**Data excerpt**
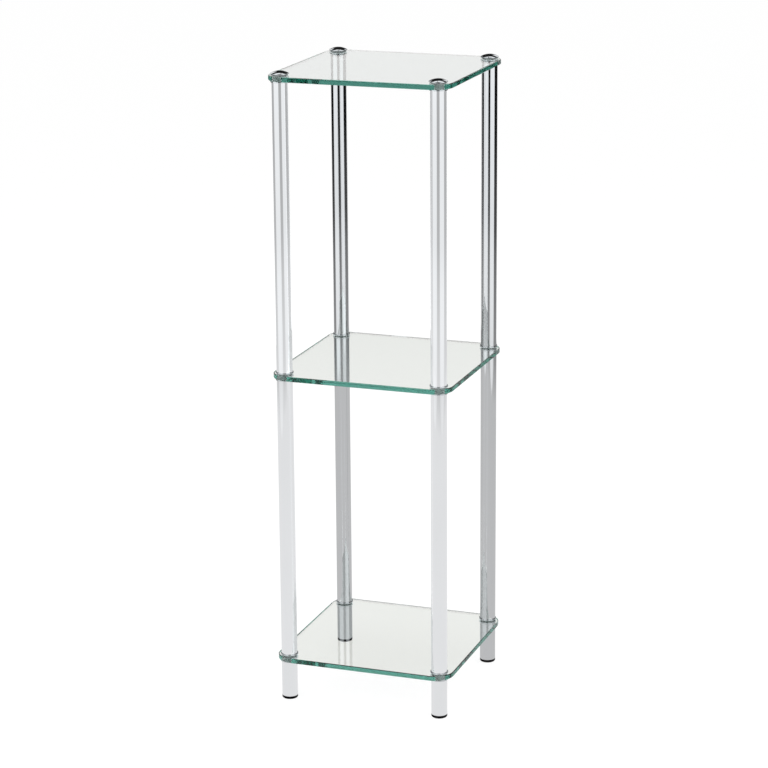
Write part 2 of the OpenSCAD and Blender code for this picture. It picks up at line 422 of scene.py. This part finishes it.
def noise(nodes, link, scale, stretch=(1, 1, 1), detail=3.0, start=None):
    """Fine pattern on the piece itself, stretched along its axes"""
    start = start or nodes.new("ShaderNodeTexCoord").outputs["Object"]
    mapping = nodes.new("ShaderNodeMapping")
    mapping.inputs["Scale"].default_value = stretch
    link(start, mapping.inputs["Vector"])
    pattern = nodes.new("ShaderNodeTexNoise")
    pattern.inputs["Scale"].default_value = scale
    pattern.inputs["Detail"].default_value = detail
    link(mapping.outputs["Vector"], pattern.inputs["Vector"])
    return pattern.outputs["Fac"]


def colours(nodes, link, pattern, first, second):
    """A colour that goes from the first to the second with a pattern"""
    mix = nodes.new("ShaderNodeMix")
    mix.data_type = "RGBA"
    mix.inputs["A"].default_value = (*first, 1.0)
    mix.inputs["B"].default_value = (*second, 1.0)
    link(pattern, mix.inputs["Factor"])
    return mix.outputs["Result"]


def bumps(nodes, link, pattern, height, strength=1.0):
    """Relief of a real height, in metres, from a pattern"""
    relief = nodes.new("ShaderNodeBump")
    relief.inputs["Distance"].default_value = height
    relief.inputs["Strength"].default_value = strength
    link(pattern, relief.inputs["Height"])
    return relief.outputs["Normal"]


glide_black, nodes, link, out = new_material("moulded_black")
shader = nodes.new("ShaderNodeBsdfPrincipled")
grain = noise(nodes, link, 2600.0)
cloud = noise(nodes, link, 60.0)
link(colours(nodes, link, cloud, (0.0015, 0.0015, 0.002), (0.004, 0.004, 0.0045)),
     shader.inputs["Base Color"])
link(spread(nodes, link, cloud, 0.5, 0.64), shader.inputs["Roughness"])
link(bumps(nodes, link, grain, 0.00004, 0.6), shader.inputs["Normal"])
shader.inputs["IOR"].default_value = 1.49
shader.inputs["Specular IOR Level"].default_value = 0.07
link(shader.outputs[0], out.inputs["Surface"])

for end in ends:
    spot = middle("foot_glide_" + end)
    outline = [(0.0, 0.0), (glide_r, 0.0), (glide_r, glide_h), (plug_r, glide_h)]
    for n in range(barbs):
        start = glide_h + (n + 0.5) * barb_pitch
        outline += [(plug_r, start), (barb_r, start), (plug_r, start + 0.6 * barb_pitch)]
    outline += [(plug_r, glide_h + plug_l), (plug_bore_r, glide_h + plug_l), (plug_bore_r, glide_h),
                (0.0, glide_h)]
    glide = spun(outline)
    rounded(glide, glide_round, 10, (glide_r, 0.0))
    rounded(glide, glide_edge, 3, (glide_r, glide_h), (plug_r, glide_h + plug_l),
            (plug_bore_r, glide_h + plug_l))
    placed(glide, [(spot.x, spot.y, 0.0)])
    piece("glide_" + end, glide, glide_black, "glide_plastic", "foot_glide_" + end)

# ---- Post tubes ----
# Welded steel tube, 25 mm across with a 1.2 mm wall, cut square, the burrs taken off
# inside and out, then polished and chrome plated. Three lengths make each post.
tube_r = 0.0125
tube_bore_r = 0.0113
tube_burr = 0.00015
tube_hold = 0.001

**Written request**
Set down every line of the listing above again, exactly as given.

**Reply**
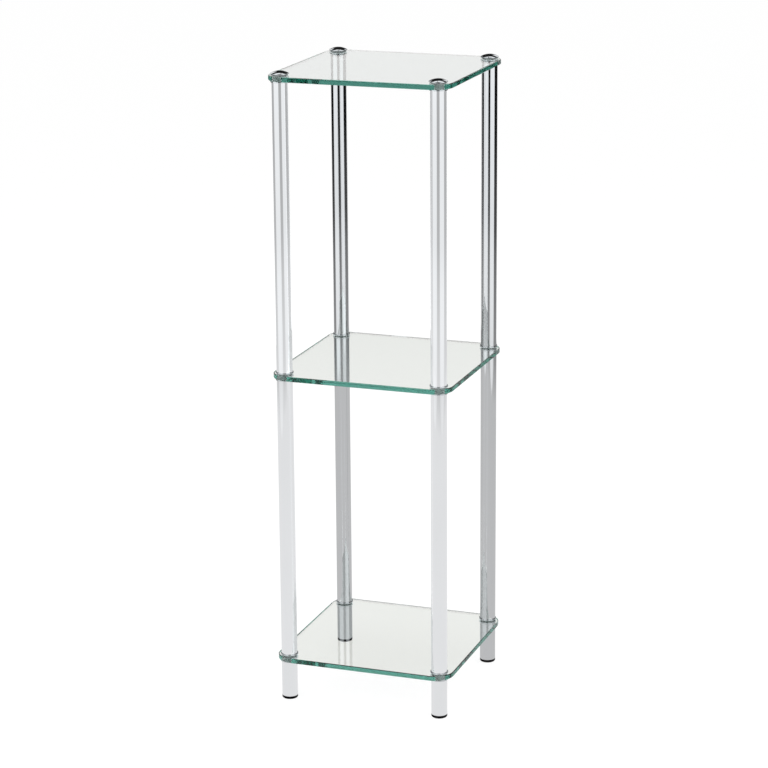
Write part 2 of the OpenSCAD and Blender code for this picture. It picks up at line 422 of scene.py. This part finishes it.
def noise(nodes, link, scale, stretch=(1, 1, 1), detail=3.0, start=None):
    """Fine pattern on the piece itself, stretched along its axes"""
    start = start or nodes.new("ShaderNodeTexCoord").outputs["Object"]
    mapping = nodes.new("ShaderNodeMapping")
    mapping.inputs["Scale"].default_value = stretch
    link(start, mapping.inputs["Vector"])
    pattern = nodes.new("ShaderNodeTexNoise")
    pattern.inputs["Scale"].default_value = scale
    pattern.inputs["Detail"].default_value = detail
    link(mapping.outputs["Vector"], pattern.inputs["Vector"])
    return pattern.outputs["Fac"]


def colours(nodes, link, pattern, first, second):
    """A colour that goes from the first to the second with a pattern"""
    mix = nodes.new("ShaderNodeMix")
    mix.data_type = "RGBA"
    mix.inputs["A"].default_value = (*first, 1.0)
    mix.inputs["B"].default_value = (*second, 1.0)
    link(pattern, mix.inputs["Factor"])
    return mix.outputs["Result"]


def bumps(nodes, link, pattern, height, strength=1.0):
    """Relief of a real height, in metres, from a pattern"""
    relief = nodes.new("ShaderNodeBump")
    relief.inputs["Distance"].default_value = height
    relief.inputs["Strength"].default_value = strength
    link(pattern, relief.inputs["Height"])
    return relief.outputs["Normal"]


glide_black, nodes, link, out = new_material("moulded_black")
shader = nodes.new("ShaderNodeBsdfPrincipled")
grain = noise(nodes, link, 2600.0)
cloud = noise(nodes, link, 60.0)
link(colours(nodes, link, cloud, (0.0015, 0.0015, 0.002), (0.004, 0.004, 0.0045)),
     shader.inputs["Base Color"])
link(spread(nodes, link, cloud, 0.5, 0.64), shader.inputs["Roughness"])
link(bumps(nodes, link, grain, 0.00004, 0.6), shader.inputs["Normal"])
shader.inputs["IOR"].default_value = 1.49
shader.inputs["Specular IOR Level"].default_value = 0.07
link(shader.outputs[0], out.inputs["Surface"])

for end in ends:
    spot = middle("foot_glide_" + end)
    outline = [(0.0, 0.0), (glide_r, 0.0), (glide_r, glide_h), (plug_r, glide_h)]
    for n in range(barbs):
        start = glide_h + (n + 0.5) * barb_pitch
        outline += [(plug_r, start), (barb_r, start), (plug_r, start + 0.6 * barb_pitch)]
    outline += [(plug_r, glide_h + plug_l), (plug_bore_r, glide_h + plug_l), (plug_bore_r, glide_h),
                (0.0, glide_h)]
    glide = spun(outline)
    rounded(glide, glide_round, 10, (glide_r, 0.0))
    rounded(glide, glide_edge, 3, (glide_r, glide_h), (plug_r, glide_h + plug_l),
            (plug_bore_r, glide_h + plug_l))
    placed(glide, [(spot.x, spot.y, 0.0)])
    piece("glide_" + end, glide, glide_black, "glide_plastic", "foot_glide_" + end)

# ---- Post tubes ----
# Welded steel tube, 25 mm across with a 1.2 mm wall, cut square, the burrs taken off
# inside and out, then polished and chrome plated. Three lengths make each post.
tube_r = 0.0125
tube_bore_r = 0.0113
tube_burr = 0.00015
tube_hold = 0.001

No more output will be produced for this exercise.